In Canada, the best time to search for buying Canada real estate is in the spring or summer. The real estate in Canada varies greatly in price depending on whether you are buying property in a city or in the country. It is more expensive around inhabited areas like Toronto or Vancouver, but the vast majority of the country is undeveloped land. Though Canada is one country, the provinces and territories are pretty independent from one another and often operate on different laws. Canada has tax treaties with many countries, including the US and Canada, in which you don’t have to pay taxes to your home country and to Canada.
Real Estate Agents
Most of the process is done through real estate agencies. You should report to an agent your interests, including location, price and taste in architecture. In Canada, most real estate agents are self-employed, and their rates are negotiable, not fixed. Purchasers have the right to buy from any real estate agent. There are generally two real estate agents involved in buying Canadian property, which are the seller’s agent and the buyer’s agent. Sometimes agents operate as dual agents, and they must bring this to your attention.
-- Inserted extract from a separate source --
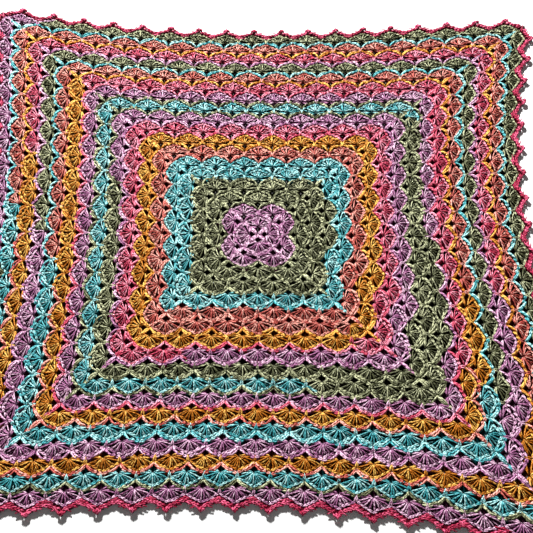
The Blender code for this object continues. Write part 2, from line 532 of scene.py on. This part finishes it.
class Gathered:
    """Strands gathered for one mesh; uneven is how much of the unevenness they have."""

    def __init__(self, seed, uneven=1.0, lit_share=LIT_SHARE):
        self.random = np.random.RandomState(seed)
        self.uneven = uneven
        self.lit_share = lit_share
        self.corners, self.loops, self.sizes, self.uv, self.yarn, self.painted_highlight = [], [], [], [], [], []
        self.count = 0

    def add(self, stitch, side, ring, u, v, turn, yarn,
            length=1.0, width=1.0, low=0.0, high=0.0, lit_share=None):
        """Copy a stitch to places u, v on a side; it rises from low to high along its length."""
        share = self.lit_share if lit_share is None else lit_share
        u, v, turn = (np.broadcast_to(np.asarray(value, float), (len(yarn),)) for value in (u, v, turn))
        copies = len(yarn)
        draw = self.random.normal(size=(6, copies)).clip(-MOST_UNEVEN, MOST_UNEVEN) * self.uneven
        angle = np.radians(turn + UNEVEN["turn"] * draw[0])[:, None]
        x = stitch.corners[:, 0] * (width * (1 + UNEVEN["width"] * draw[1]))[:, None]
        y = stitch.corners[:, 1] * (length * (1 + UNEVEN["length"] * draw[2]))[:, None]
        along = stitch.corners[:, 1] / stitch.corners[:, 1].max()
        z = low + (high - low) * along + stitch.corners[:, 2] * width
        z = z + UNEVEN["height"] * draw[3][:, None]
        place_u = u + UNEVEN["place"] * draw[4]
        place_v = v + UNEVEN["place"] * draw[5]
        out_u = place_u[:, None] + x * np.cos(angle) + y * np.sin(angle)
        out_v = place_v[:, None] - x * np.sin(angle) + y * np.cos(angle)
        east, north = laid(*on_side(side, ring, out_u, out_v))
        corners = np.stack([east, north, np.maximum(z, LOWEST_Z)], axis=-1)
        number = len(stitch.corners)
        starts = self.count + number * np.arange(copies)
        # Painted highlight strength of each copy
        painted_highlight = np.where(self.random.uniform(size=copies) < share, LIT, DULL * self.uneven)
        painted_highlight = painted_highlight * self.random.uniform(*LIT_SPREAD, copies)
        self.corners.append(corners.reshape(-1, 3))
        self.loops.append((stitch.loops[None, :] + starts[:, None]).ravel())
        self.sizes.append(np.tile(stitch.sizes, copies))
        self.uv.append(np.tile(stitch.uv, (copies, 1)))
        self.yarn.append(np.repeat(yarn, stitch.faces))
        self.painted_highlight.append(np.repeat(painted_highlight, number))
        self.count += number * copies

    def mesh(self, name, materials):
        """One mesh of all the gathered strands, with its UV map, yarns and painted highlight strengths."""
        corners, loops, sizes = (np.concatenate(part) for part in (self.corners, self.loops, self.sizes))
        mesh = bpy.data.meshes.new(name)
        mesh.vertices.add(len(corners))
        mesh.vertices.foreach_set("co", corners.ravel())
        mesh.loops.add(len(loops))
        mesh.loops.foreach_set("vertex_index", loops)
        mesh.polygons.add(len(sizes))
        mesh.polygons.foreach_set("loop_start", np.concatenate([[0], np.cumsum(sizes)[:-1]]))
        mesh.polygons.foreach_set("loop_total", sizes)
        mesh.update(calc_edges=True)
        mesh.polygons.foreach_set("use_smooth", np.ones(len(sizes), bool))
        strand_uv = mesh.uv_layers.new(name="strand")
        strand_uv.uv.foreach_set("vector", np.concatenate(self.uv).ravel())
        # Painted highlight strength of each point, read by the yarn material
        painted_highlight = mesh.attributes.new("painted_highlight", "FLOAT", "POINT")
        painted_highlight.data.foreach_set("value", np.concatenate(self.painted_highlight))
        yarn = np.concatenate(self.yarn)
        used = [number for number in range(len(YARN_NAMES)) if (yarn == number).any()]
        for number in used:
            mesh.materials.append(materials[YARN_NAMES[number]])
        slot_of = np.zeros(len(YARN_NAMES), int)
        slot_of[used] = np.arange(len(used))
        mesh.polygons.foreach_set("material_index", slot_of[yarn])
        mesh.validate()
        return mesh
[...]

You must have your property surveyed before you buy it. This action may be provided by your seller, but it may not. You may need to pay for a surveyor, depending on the case.
You should also have a lawyer to review the Offer to Purchase, and also search the title background, come up with mortgage documents and deal with the closing details. At the end of the process, you must have a notaire or solicitor when you submit all of your final documents and close everything.
Rules, Regulations and Restrictions
If you plan to stay in Canada for 6 months or under each year, the government considers you a non-resident. If you plan to stay in Canada for 6 months or over each year, you are required to apply to immigration.
Canada has a ton of land; it is the second largest country in the world, in terms of size. Most of the provinces have no restrictions on foreign ownership of land on their premises. However, some provinces do restrict the amount of property or land that a non-resident is allowed to purchase. For instance, on Prince Edward Island, you are required to apply to the Island Regulatory and Appeals Commission if you are interested in land over 5 acres in size, or land within 165 feet of shore frontage. In Manitoba, foreigners can’t purchase farmland unless they will actually move there within five years. Foreigners are not allowed to own land in Saskatchewan exceeding five acres. In Alberta, foreigners are only allowed to own up to two plots of land, and these must be below 20 acres all together.
Unless you can pay for everything up front, you will likely need to set up a mortgage through a bank or trust company. You must first pay a deposit, usually around 20-25% of the total price. Then there are monthly installments with an interest. There are different regulations for first-time home buyers. Though not necessary, you should probably look into the financing process before you buy the property.
First, you must choose a place. Then make an offer; usually the amount you pay isn’t set and can change, like anywhere else. Once a final offer is reached, you should then make a legal written offer, which includes a deposit. This document is called the “Offer to Purchase” or “Agreement of Purchase.” The house then has to pass an official inspection of condition and structure. It is a good idea to have a local lawyer during this process to review all of the documents and do additional research.
Next, you must submit all of your final paperwork to your financing bank to review it; schedule a closing for this. Finally, everything is completed when you sign all of the concluding paperwork and deliver any necessary funds with the notaire. Some funds you will have to pay are subject to: down payment, transfer taxes, title insurance fees and mortgage-related fees.